Challenge:
In how many lines does the string "update" appear? Answer with the number only.

(Scripts that build objects)
[start]
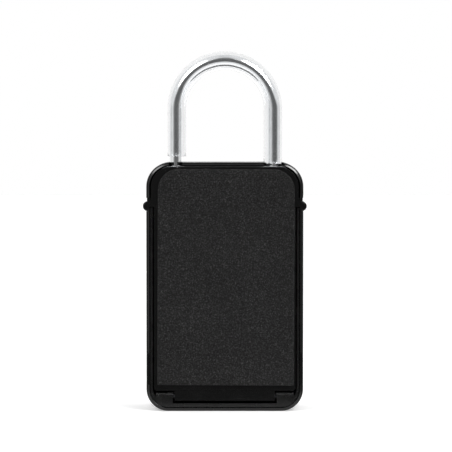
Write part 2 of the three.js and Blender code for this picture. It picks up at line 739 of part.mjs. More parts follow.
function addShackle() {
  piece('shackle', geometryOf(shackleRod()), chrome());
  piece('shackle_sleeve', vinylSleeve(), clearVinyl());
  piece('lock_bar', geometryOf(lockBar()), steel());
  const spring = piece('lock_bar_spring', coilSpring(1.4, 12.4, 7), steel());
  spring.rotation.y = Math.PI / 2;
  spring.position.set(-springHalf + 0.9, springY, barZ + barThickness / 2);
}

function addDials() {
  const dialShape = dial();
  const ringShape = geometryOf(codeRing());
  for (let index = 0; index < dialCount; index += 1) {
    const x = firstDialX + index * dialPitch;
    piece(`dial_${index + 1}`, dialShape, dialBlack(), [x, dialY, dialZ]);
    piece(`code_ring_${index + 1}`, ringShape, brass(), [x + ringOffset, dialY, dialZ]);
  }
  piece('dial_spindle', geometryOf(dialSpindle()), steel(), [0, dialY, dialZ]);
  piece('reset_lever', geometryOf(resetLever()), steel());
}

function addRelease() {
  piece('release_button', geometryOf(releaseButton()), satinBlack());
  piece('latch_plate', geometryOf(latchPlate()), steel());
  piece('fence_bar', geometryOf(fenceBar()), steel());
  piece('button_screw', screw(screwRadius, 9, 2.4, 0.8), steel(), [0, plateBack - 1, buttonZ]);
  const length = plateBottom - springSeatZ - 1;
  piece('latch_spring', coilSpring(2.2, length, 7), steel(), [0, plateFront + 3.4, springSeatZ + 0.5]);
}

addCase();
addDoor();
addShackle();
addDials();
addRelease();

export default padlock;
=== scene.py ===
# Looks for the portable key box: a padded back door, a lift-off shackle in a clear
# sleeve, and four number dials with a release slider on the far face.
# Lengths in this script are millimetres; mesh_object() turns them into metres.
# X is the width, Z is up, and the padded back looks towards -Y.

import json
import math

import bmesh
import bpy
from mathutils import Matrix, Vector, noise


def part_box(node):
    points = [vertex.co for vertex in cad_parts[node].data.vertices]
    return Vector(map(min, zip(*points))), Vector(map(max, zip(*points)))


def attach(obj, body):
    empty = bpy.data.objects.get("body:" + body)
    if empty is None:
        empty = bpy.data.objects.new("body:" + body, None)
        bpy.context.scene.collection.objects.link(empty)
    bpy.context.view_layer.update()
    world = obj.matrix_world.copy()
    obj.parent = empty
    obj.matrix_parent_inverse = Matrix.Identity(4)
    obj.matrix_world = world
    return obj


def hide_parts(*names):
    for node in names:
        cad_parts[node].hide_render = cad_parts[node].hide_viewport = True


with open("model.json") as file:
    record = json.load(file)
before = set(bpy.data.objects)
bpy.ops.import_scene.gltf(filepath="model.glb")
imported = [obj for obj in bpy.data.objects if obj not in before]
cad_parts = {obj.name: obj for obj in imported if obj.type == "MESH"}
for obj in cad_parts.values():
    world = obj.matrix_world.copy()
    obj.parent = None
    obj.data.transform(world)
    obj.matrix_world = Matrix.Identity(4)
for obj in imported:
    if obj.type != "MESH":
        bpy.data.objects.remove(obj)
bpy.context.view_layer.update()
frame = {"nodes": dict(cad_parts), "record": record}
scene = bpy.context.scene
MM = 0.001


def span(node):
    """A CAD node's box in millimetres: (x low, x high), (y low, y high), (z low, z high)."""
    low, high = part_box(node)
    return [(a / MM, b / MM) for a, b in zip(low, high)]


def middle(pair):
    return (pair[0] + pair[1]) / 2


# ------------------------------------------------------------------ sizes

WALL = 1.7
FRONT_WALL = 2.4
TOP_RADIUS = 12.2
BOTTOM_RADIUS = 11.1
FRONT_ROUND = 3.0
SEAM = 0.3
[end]
[start]
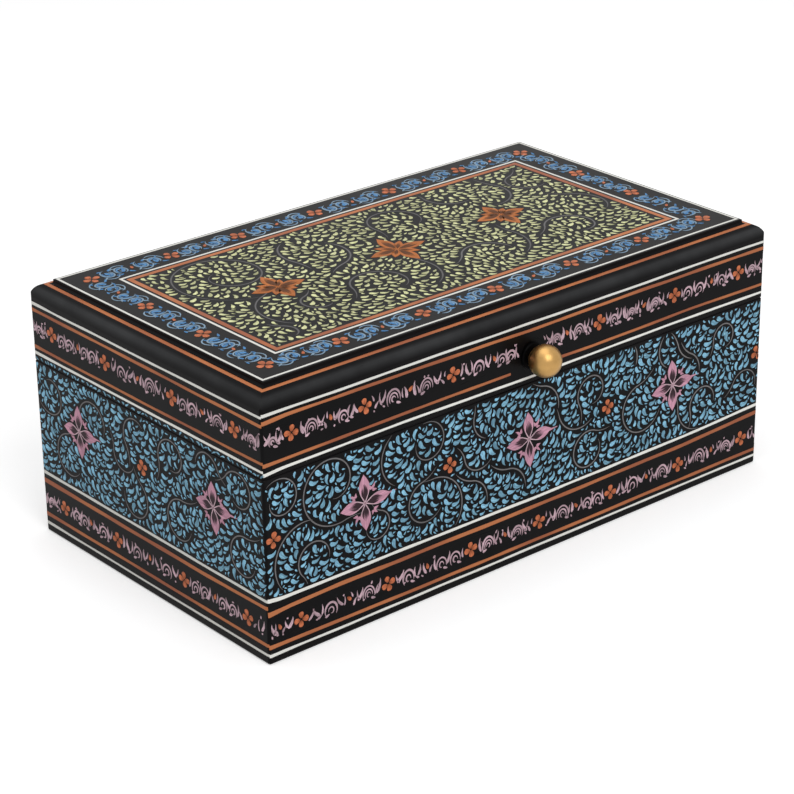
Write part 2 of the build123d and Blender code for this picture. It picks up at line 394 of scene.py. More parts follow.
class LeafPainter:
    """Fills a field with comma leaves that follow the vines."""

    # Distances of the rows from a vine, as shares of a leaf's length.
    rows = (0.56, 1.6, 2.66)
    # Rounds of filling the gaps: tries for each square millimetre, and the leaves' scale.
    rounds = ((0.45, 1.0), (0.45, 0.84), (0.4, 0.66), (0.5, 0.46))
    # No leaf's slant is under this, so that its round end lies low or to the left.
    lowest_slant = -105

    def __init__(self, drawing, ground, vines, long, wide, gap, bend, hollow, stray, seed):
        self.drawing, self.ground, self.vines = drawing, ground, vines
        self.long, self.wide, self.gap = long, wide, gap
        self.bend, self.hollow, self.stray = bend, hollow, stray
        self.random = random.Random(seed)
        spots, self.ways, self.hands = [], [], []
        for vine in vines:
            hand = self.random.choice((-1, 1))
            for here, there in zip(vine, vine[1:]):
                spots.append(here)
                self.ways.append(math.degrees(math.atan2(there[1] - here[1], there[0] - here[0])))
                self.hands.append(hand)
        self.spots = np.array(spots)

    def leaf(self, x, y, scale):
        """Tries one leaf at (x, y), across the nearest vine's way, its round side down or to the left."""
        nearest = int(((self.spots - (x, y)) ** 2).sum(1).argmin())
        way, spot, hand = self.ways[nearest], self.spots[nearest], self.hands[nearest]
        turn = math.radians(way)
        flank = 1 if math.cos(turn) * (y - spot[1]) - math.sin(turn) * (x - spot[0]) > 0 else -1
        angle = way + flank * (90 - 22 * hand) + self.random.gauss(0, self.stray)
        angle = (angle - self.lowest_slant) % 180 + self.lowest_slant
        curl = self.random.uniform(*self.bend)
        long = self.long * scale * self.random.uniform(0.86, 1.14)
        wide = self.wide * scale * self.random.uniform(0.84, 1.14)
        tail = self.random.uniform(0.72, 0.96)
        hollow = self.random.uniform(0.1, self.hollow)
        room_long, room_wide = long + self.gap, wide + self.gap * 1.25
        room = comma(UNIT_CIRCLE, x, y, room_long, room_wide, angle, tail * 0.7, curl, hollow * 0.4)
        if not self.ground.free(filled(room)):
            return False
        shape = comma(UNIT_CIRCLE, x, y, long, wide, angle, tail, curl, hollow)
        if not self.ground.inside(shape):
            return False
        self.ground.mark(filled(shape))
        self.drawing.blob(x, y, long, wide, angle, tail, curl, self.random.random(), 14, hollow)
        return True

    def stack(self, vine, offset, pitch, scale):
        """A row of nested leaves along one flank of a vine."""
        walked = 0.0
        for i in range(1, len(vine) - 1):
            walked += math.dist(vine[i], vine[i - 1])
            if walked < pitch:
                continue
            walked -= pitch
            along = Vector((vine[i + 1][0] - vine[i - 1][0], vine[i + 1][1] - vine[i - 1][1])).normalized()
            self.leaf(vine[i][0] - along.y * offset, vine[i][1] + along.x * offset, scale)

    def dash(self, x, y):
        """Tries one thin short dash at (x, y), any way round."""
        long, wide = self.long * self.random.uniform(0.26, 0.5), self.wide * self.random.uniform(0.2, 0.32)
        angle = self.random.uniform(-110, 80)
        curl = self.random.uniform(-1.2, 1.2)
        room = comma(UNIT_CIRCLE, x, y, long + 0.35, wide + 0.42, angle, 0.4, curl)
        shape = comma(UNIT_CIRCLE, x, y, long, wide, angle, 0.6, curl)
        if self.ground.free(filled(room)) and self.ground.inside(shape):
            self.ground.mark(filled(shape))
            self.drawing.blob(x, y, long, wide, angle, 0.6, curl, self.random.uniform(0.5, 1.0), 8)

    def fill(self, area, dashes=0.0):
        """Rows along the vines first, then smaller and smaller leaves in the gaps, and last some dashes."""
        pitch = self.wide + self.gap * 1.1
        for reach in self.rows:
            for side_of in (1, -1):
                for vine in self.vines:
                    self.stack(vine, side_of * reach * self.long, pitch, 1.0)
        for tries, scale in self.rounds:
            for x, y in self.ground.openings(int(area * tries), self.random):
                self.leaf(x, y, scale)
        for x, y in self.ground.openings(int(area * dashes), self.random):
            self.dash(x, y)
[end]
Output of the exercise:
2